This intriguing drama is set in post-colonial India during the 1950s. Lily Macintosh (Greta Scacchi), wife of John (James Wilby), a BBC correspondent, gives premature birth to their second child. When she is unable to provide milk for the ailing child, Cotton Mary (Madhur Jaffrey), an Anglo-Indian nurse at the hospital, comes up with a solution. She secretly takes the infant to her sister Blossom (Neena Gupta), a wheelchair-bound wet nurse.

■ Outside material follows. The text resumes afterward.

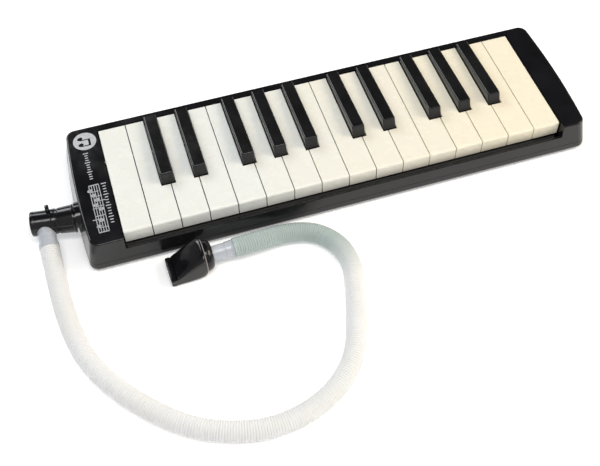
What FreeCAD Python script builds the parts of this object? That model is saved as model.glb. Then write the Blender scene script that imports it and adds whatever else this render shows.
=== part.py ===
"""A melodica with 26 keys and its blowing hose, as a parametric document in millimetres.

Frame: the origin is the centre of the casing's footprint, on the surface that it stands on. +X runs from the
low keys to the high keys, +Y from the player's side to the back of the keys, and +Z is up.
Wind goes from the mouthpiece through the hose, the elbow and the blow socket into a duct in the left cheek, then
into the wind chamber, past the reeds into the cells of the valve board, and out under the pad of a pressed key.
"""
import FreeCAD, Part
import math
import os
import Sketcher
from FreeCAD import Placement, Rotation, Vector

WHITES = 16
# The gap between whites that each black key stands over, and how far it stands from the middle of that gap.
BLACKS = [(2, -1.6), (3, 1.7), (5, -3.2), (6, 0), (7, 3.2), (9, -1.6), (10, 1.7), (12, -3.2), (13, 0), (14, 3.2)]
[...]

The tightly focused screenplay by Alexandra Viets examines the plight of the mixed-race Anglo-Indian community at a time when many Indians were coming into their own. Thankful for the health of her new child, Lily hires Mary as a nanny. Feeling the need to assert herself, Mary manages to get Joseph (Virendra Saxena), a loyal family retainer, fired. She sees him as nothing more than a "dirty" Indian. However, her bid for control of the household is undercut by her niece Rosie's (Sakina Jaffrey) affair with John Macintosh. In the end, Mary is forced to come to terms with her lowly place in the new India.

Ismail Merchant directs Cotton Mary with a sure hand, vividly orchestrating its portrait of the dehumanizing effects of class warfare. Madhur Jaffrey gives a riveting performance as the snobbish Cotton Mary, a woman whose refusal to see herself for who she really is results in a terrible fall.